By Ahmad Khazaee
Drones, also referred to as unmanned aerial systems (UAS), have no human on board. Instead, they are piloted from the ground or by a computer with a preplanned flight mission. The scale of these crafts can vary greatly, from something that fits in the palm of your hand to something larger than a sport utility vehicle (SUV). As drone technology has advanced, so have its applications. Some of the more popular uses include surveying ground sites, remote sensing, and 3D modeling.
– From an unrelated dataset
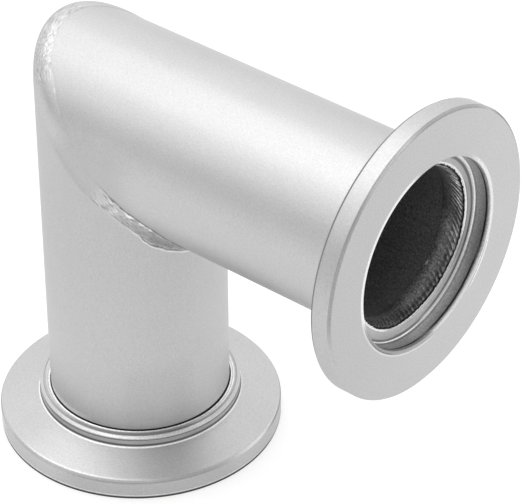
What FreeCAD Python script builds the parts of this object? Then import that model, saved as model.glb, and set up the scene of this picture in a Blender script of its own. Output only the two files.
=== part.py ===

At Colgate, we began exploring drone usage in 2013, and since that time, we have sent drones on domestic and foreign research expeditions and filmed a variety of campus events. The university has also used drones in simulations and/or as components of art projects. As “word” of Colgate’s experimental drone usage got out, we connected with other drone-pioneering campuses, informally exchanging ideas for new and novel ways to leverage the technology. At and around this time, there did not exist a formal platform for these types of exchanges, however, so we decided to create one. In 2015, we created our own event for drone usage in higher education, titled “Drone Fest.” There are other drone-related conferences out there, but those tend to be specific to other industries. We wanted a place to exchange ideas with other colleges and universities, and we were not the only ones. Since the first Drone Fest in 2015, we have met yearly with regular representation from eight to 10 schools. Some of the topics we have covered include: photogrammetry, geological mapping, war games, search and rescue simulations, and drone racing.
We have brought the knowledge gained at these events back to our faculty, working with them to explore new ways to conduct research and to enhance support for faculty who already use these crafts in their work.